On Facebook, there was a post (I didn’t read it) about old school parental sayings: “Because I said so,” was surely in there somewhere. Like the good tracks on a CD (also old school) – either early on the disc or, at the very end, “Because I said so,” is an essential parental reasoning resource! But as they get older, my kids really don’t like it. So? I don’t like their whining or loud complaints: “She’s touching me!” and all the other things kids say. Oh well 😔 Looks like we both – kids and moms and dads – will have to find ways to suffer through.

What I’m able to see when I look away from my kids’ displays to see myself is that: I have an issue with letting them take responsibility and allowing them to grow up. I have to let them help, if I want them to be helpers. I have to let them try out their skills, if I want them to be capable. In other words, I have to let them practice (as awkward as that may look and as painful as it is for my uptight self) being the people God made them to be!

Independence: Good for Parent & Child

It’s hard for this mom to let them go, but teaching my kids how to do things feels good. Explaining to them why they should do things is very fulfilling. It makes me feel like a good parent.

 

We were in our 8-foot blow up pool (I know: fancy) the other day in the low nineties, high humidity weather, and I got to tell the kids about boundaries. I actually got to teach my not-quite-seven year old about why it’s loving to listen when her brothers says not to shoot him with cold water out of her foam gun. Then, I got to seal the lesson – when he shot her in the face with the same instrument.

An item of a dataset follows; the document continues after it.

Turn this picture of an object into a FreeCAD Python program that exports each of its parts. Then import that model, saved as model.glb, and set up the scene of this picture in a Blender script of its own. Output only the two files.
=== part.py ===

“Does that feel loving when he shoots you in the face? Would you like him not to do that anymore?” As she shook her head “No” and then “Yes,” I got to see comprehension of my previously dry attempts to teach her this lesson coming to life – in the frigid pool water of a sunny day.

Then…we got the kids to clean…their own bathrooms: sinks, showers, and toilets! I’ve talked before about how the passage of time and growing up in general is bittersweet; we get old, and our kids first crawl…then walk away from the ways we’ve known them, into independence and God’s plan for them.

I read something recently that captured the heart duality of what I and so many mommas experience:

[] watching your child approaching full bloom is so beautiful it takes your breath away.

Annie Reneau (“Kids Growing Up Is The Best And Worst Thing.”) That’s so true! But there is something I’ve been missing – in babying them so much. It’s not the lifting of the burden of doing it for them.

When you teach your kids and see them learn… See them doing it for themselves… Then, and only then, does the burden of fear lift – the doubt that you can…parent them. The worry that you may be failing as a mom, dad, or leader… There’s a breath of relief that comes from seeing that they’ll be okay.

Your children get married, and something ends. But you can see it as a beginning (as I’ve said before). You can see it as gaining family, right? Well, you don’t have to see yourself losing your children. If you’re like me, you love them more every day. You can see your kids growing and skipping across milestones as winning the prize in the race God signed you up for when He rewarded you with children. You can see yourself as having been faithful with your Littles…having fostered them from child to amazing people in full.